§ **Your objective**:
From the first line of the data below, repeat each line exactly until you reach the line with "slit: the cut, if any."; include that line too.

#### Source material ####

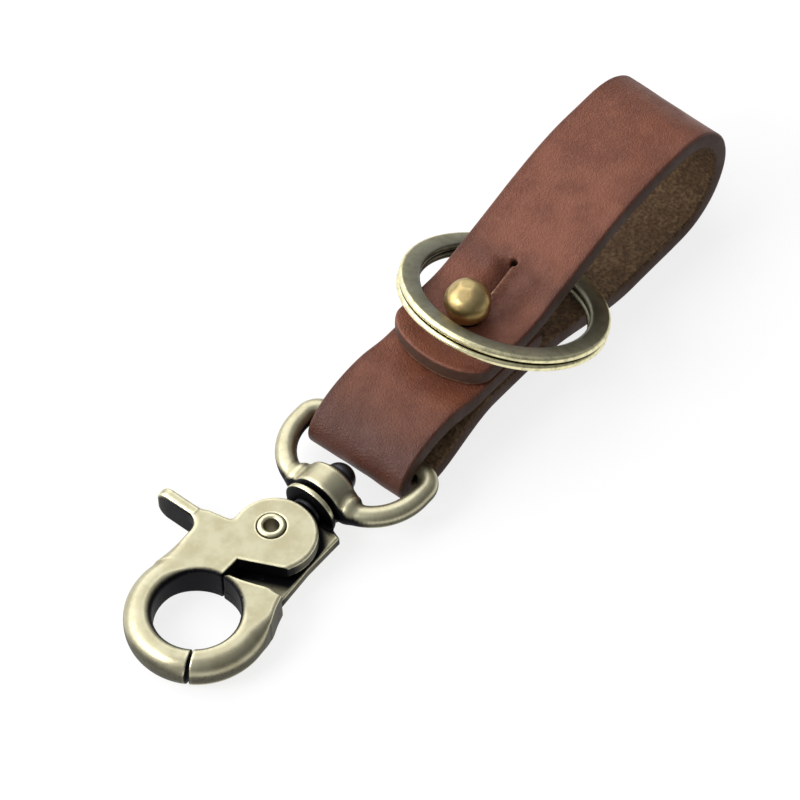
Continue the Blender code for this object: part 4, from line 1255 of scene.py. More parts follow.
    def rows(self, start: float, end: float, holes: list[Hole], slit: Slit | None) -> Array:
        """Return the places of the mesh's rows: even ones, and rows spaced by cosine at holes.

        Args:
            start: first place along the strip.
            end: last place.
            holes: the round holes.
            slit: the cut, if any.

        Returns:
            The places, in order.
        """
        exact = [np.array([start, end])]
        exact += [hole.centre + hole.radius * np.cos(np.linspace(0, np.pi, 19)) for hole in holes]
        exact = np.unique(np.round(np.concatenate(exact), 6))
        exact = exact[np.concatenate([[True], np.diff(exact) > 0.01])]
        even = np.arange(start, end, self.step)
        if slit is not None:
            even = np.concatenate([even, np.arange(slit.start, slit.end, 0.35)])
        far = np.abs(even[:, None] - exact[None]).min(1) > 0.12
        rows = np.unique(np.concatenate([exact, even[far]]))
        return rows[np.concatenate([[True], np.diff(rows) > 0.008])]

    def flat_sheet(self, start: float, end: float, holes: list[Hole], slit: Slit | None,
                   round_tip: bool) -> tuple[Array, Array, Array]:
        """Mesh the strip laid flat, as two halves that meet on the middle line.

        Columns run from the opening to the edge, close together at both. A rounded tip is a
        square's end carried to half an ellipse: s = L u sqrt(1 - v v / 2) and
        y = W v sqrt(1 - u u / 2) for u and v in 0..1.

        Args:
            start: first place along the strip.
            end: last place, where a tip's rounding starts if it has one.
            holes: round holes.
            slit: a cut on the middle line.
            round_tip: whether a rounded tip follows the end.

        Returns:
            s and y of each point, and quads that face the grain side or all face away from it.
        """
        s = self.rows(start, end, holes, slit)
        half = self.half_opening(s, holes, slit)
        close = np.array([0, 0.05, 0.12, 0.21, 0.32, 0.45, 0.65])
        columns = np.concatenate([close, np.arange(1.1, self.half_width - 0.9, 0.55),
                                  self.half_width - close[::-1]]) / self.half_width
        along = np.broadcast_to(s[:, None], (len(s), len(columns)))
        across = half[:, None] + (self.half_width - half)[:, None] * columns
        if round_tip:
            u = np.concatenate([np.arange(0.1, 0.88, 0.09),
                                1 - close[::-1] / self.tip_round])[:, None]
            along = np.concatenate([along, end + self.tip_round * u
                                    * np.sqrt(1 - columns**2 / 2)])
            across = np.concatenate([across, self.half_width * columns
                                     * np.sqrt(1 - u**2 / 2)])
            half = np.concatenate([half, np.zeros(len(u))])
        shape = along.shape
        right = np.arange(along.size).reshape(shape)
        left = right + along.size
        left[half == 0, 0] = right[half == 0, 0]
        quads = grid_faces(*shape)
        both = np.concatenate([quads, left.ravel()[quads][:, ::-1]])
        return (np.tile(along.ravel(), 2), np.concatenate([across.ravel(), -across.ravel()]), both)

    def solid_sheet(self, name: str, flat: tuple[Array, Array, Array], seams: tuple[float, ...],
                    relief: Callable[[Array, Array], tuple[Array, Array]]) -> bpy.types.Object:
        """Give a flat sheet its thickness, its rounded edges and its relief, and bend it.

        The grain side drops by r - sqrt(r r - (r - d)(r - d)) within r of an edge, where d is the
        distance to the edge. Walls join the two sides at every edge.

        Args:
            name: the piece's name.
            flat: s, y and quads of the sheet laid flat.
            seams: places along the strip where the sheet is only parted from its neighbour.
            relief: how far the grain and the flesh side stand out at s and y.

        Returns:
            The piece, with its strip coordinates kept as an attribute.
        """
        s, y, quads = flat
        count = len(s)
        tails, heads = quads.ravel(), np.roll(quads, -1, 1).ravel()
        key, back = tails * count + heads, heads * count + tails
        rim = ~np.isin(key, back)
        tails, heads = tails[rim], heads[rim]
        at_seam = np.zeros(len(tails), bool)
        for seam in seams:
            at_seam |= (np.abs(s[tails] - seam) < 1e-4) & (np.abs(s[heads] - seam) < 1e-4)
        place = np.stack([s, y], -1)
        first = place[tails[~at_seam]]
        side = place[heads[~at_seam]] - first
        nearest = np.full(count, 9.0)
        for chunk in np.array_split(np.arange(count), max(1, count // 2000)):
            offset = place[chunk, None] - first[None]
            share = np.clip((offset * side).sum(-1) / (side**2).sum(-1), 0, 1)
            nearest[chunk] = np.linalg.norm(offset - share[..., None] * side, axis=-1).min(1)
        drop = self.edge_round - np.sqrt(np.maximum(
            self.edge_round**2 - np.maximum(self.edge_round - nearest, 0) ** 2, 0))
        raised, swollen = relief(s, y)
        grain, flesh = drop, self.thickness - drop
        border, numbered = np.unique(np.concatenate([tails, heads]), return_inverse=True)
        layers = 5
        shares = (np.arange(1, layers + 1) / (layers + 1))[:, None]
        wall = grain[border] + (flesh - grain)[border] * shares
        belly = 4 * shares * (1 - shares)
        s_all = np.concatenate([s, s, np.tile(s[border], layers)])
        y_all = np.concatenate([y, y, np.tile(y[border], layers)])
        depth = np.concatenate([grain, flesh, wall.ravel()])
        lift = np.concatenate([raised, swollen,
                               (raised[border] * (1 - shares) + swollen[border] * shares).ravel()])
        bulge = np.concatenate([np.zeros(2 * count),
                                (0.1 * belly * np.sign(y[border])
                                 * (np.abs(y[border]) > 3)).ravel()])
        points = self.put(s_all, y_all + bulge, depth - lift)
        tail, head = numbered[:len(tails)], numbered[len(tails):]
        rings_tail = np.stack([tails] + [2 * count + k * len(border) + tail
                                         for k in range(layers)] + [tails + count])
        rings_head = np.stack([heads] + [2 * count + k * len(border) + head
                                         for k in range(layers)] + [heads + count])
        walls = np.stack([rings_head[:-1], rings_tail[:-1], rings_tail[1:], rings_head[1:]], -1)
        faces = outward(points, [np.concatenate([quads, quads[:, ::-1] + count,
                                                 walls.reshape(-1, 4)])])
        darkening_with_shade, torn = self.darkening_shade_and_tears(s_all, y_all)
        return mesh_piece(name, points, faces,
                          {"strip": np.stack([s_all, y_all, depth], -1), "darkening_and_shade": darkening_with_shade,
                           "torn": torn}, self.leather)

    def darkening_shade_and_tears(self, s: Array, y: Array) -> tuple[Array, Array]:
        """Return how far the leather is darkened and where its skin is torn.

        It is darker over the fold and along the edges; in the sunk side of the slit and across the
        slit's far end the darkening is painted shade. It is torn on the slit's raised lip, mostly
        beside the button.

        Args:
            s: places along the strip.
            y: places across it.

        Returns:
            How dark, painted shade included, and how torn the skin is, each in 0..1.
        """
        fold = np.mean(self.starts["fold"])
        past = self.along("tongue", 0.0) - s
        beside = smooth_step(past, 1.0, 3.0) * (1 - smooth_step(past, 10.6, 13.2))
        # Darker over the fold and edges; painted shade in the slit's sunk side and across its far
        # end.
        darkening_with_shade = (np.exp(-((s - fold) / 11) ** 2)
                 + 0.5 * smooth_step(np.abs(y), self.half_width - 1.6, self.half_width)
                 + 0.6 * beside * np.exp(-(y / 1.4) ** 2) * (y > 0)
                 + 0.5 * np.exp(-((past - self.slit_end_shade) / 3) ** 2))
        torn = beside * np.exp(-((y + 0.45) / 0.5) ** 2) * (1 - 0.75 * smooth_step(past, 5, 8))
        return np.clip(darkening_with_shade, 0, 1), torn

    def lower_relief(self, s: Array, y: Array) -> tuple[Array, Array]:
        """Return a slow unevenness on the grain side of the lap, fold and bottom run.

        Args:
            s: places along the strip.
            y: places across it.

        Returns:
            How far the grain side and the flesh side stand out.
        """
        uneven = (self.run_slow_wave * (ripple(s, y, 5, 19) - 1)
                  + self.run_short_wave * (ripple(s, y, 6, 6) - 1))
        calm = 1 - np.exp(-((s - self.along("run", self.seam)) / 4) ** 2)
        return uneven * calm, self.short_wave * ripple(s, y, 7, 9) * calm

    def upper_relief(self, s: Array, y: Array) -> tuple[Array, Array]:
        """Return the tongue's relief.

        Beside the slit the strip has sunk on one side and its lip stands up on the other, both
        bell-shaped across and fading out towards the button and the slit's end. Creases fan out
        round it, and the rest is slow unevenness.

        Args:
            s: places along the strip.
            y: places across it.

        Returns:
            How far the grain side and the flesh side stand out.
        """
        past = self.along("tongue", 0.0) - s
        beside = smooth_step(past, 1.5, 5.5) * (1 - smooth_step(past, 10.6, 13.2))
        sunk = (-self.sunk_depth * np.exp(-(y / 2.3) ** 2) * (y > 0)
                * (0.45 + 0.55 * smooth_step(past, 4.0, 9.5)))
        lip = self.lip_height * np.exp(-(y / 1.5) ** 2) * (y <= 0)
        shoulder = self.shoulder_height * np.exp(-((y + 4.2) / 1.6) ** 2)
        creased = smooth_step(past, 2.0, 6.0) * (1 - smooth_step(past, 13, 21))
        creases = (self.crease_height * ripple(s, y * 0.6, 11, 4.2) * creased
                   * np.exp(-((np.abs(y) - 3.5) / 3) ** 2))
        uneven = (self.slow_wave * (ripple(s, y, 8, 21) - 1)
                  + self.short_wave * (ripple(s, y, 9, 7) - 1))
        calm = 1 - np.exp(-((s - self.along("run", self.seam)) / 4) ** 2)
        near_ball = np.exp(-((past / 5) ** 2 + (y / 5) ** 2))
        raised = beside * (sunk + lip + shoulder) + creases + uneven * calm * (1 - near_ball)
        swollen = self.short_wave * ripple(s, y, 10, 9) * calm
        return raised, swollen - 0.25 * np.maximum(-raised, 0)

    def build(self) -> list[bpy.types.Object]:
        """Build the strip's two lengths, fix the lower one to the strap and bake the upper one in
        place.

        Returns:
            The pieces.
        """
        parting = self.along("run", self.seam)
        lap_hole = Hole(self.along("lap", 0.0), 4.5)
        screw_hole = Hole(self.along("stack", 0.0), 4.3)
        lower = self.solid_sheet(
            "strap_lower", self.flat_sheet(0.0, parting, [lap_hole, screw_hole], None, False),
            (parting,), self.lower_relief)
        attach(lower, "strap_body")
        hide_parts("strap")
        button = self.along("tongue", 0.0)
        slit_far = self.along("slope", self.slit_end)
        tip = self.starts["tongue"][1] - self.tip_round - 0.02
        upper = self.solid_sheet(
            "strap_upper",
            self.flat_sheet(parting, tip,
                            [Hole(button, self.button_hole), Hole(slit_far, self.slit_hole)],
                            Slit(slit_far, button, self.slit_half), True),
            (parting,), self.upper_relief)
        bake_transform(upper)
        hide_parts("strap_tongue")
        return [lower, upper]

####

§ **The completed task**:
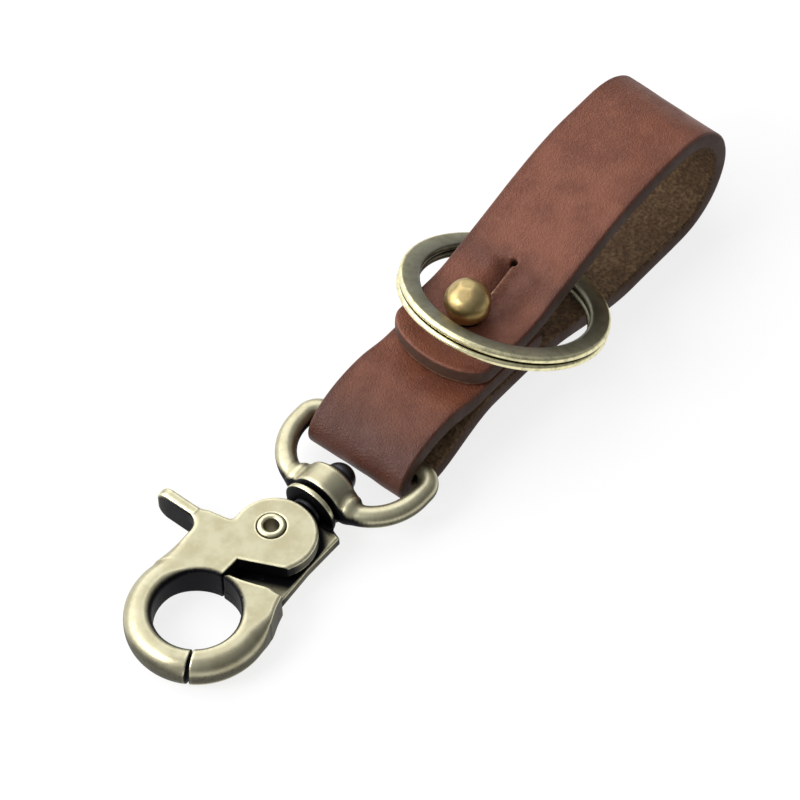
Continue the Blender code for this object: part 4, from line 1255 of scene.py. More parts follow.
    def rows(self, start: float, end: float, holes: list[Hole], slit: Slit | None) -> Array:
        """Return the places of the mesh's rows: even ones, and rows spaced by cosine at holes.

        Args:
            start: first place along the strip.
            end: last place.
            holes: the round holes.
            slit: the cut, if any.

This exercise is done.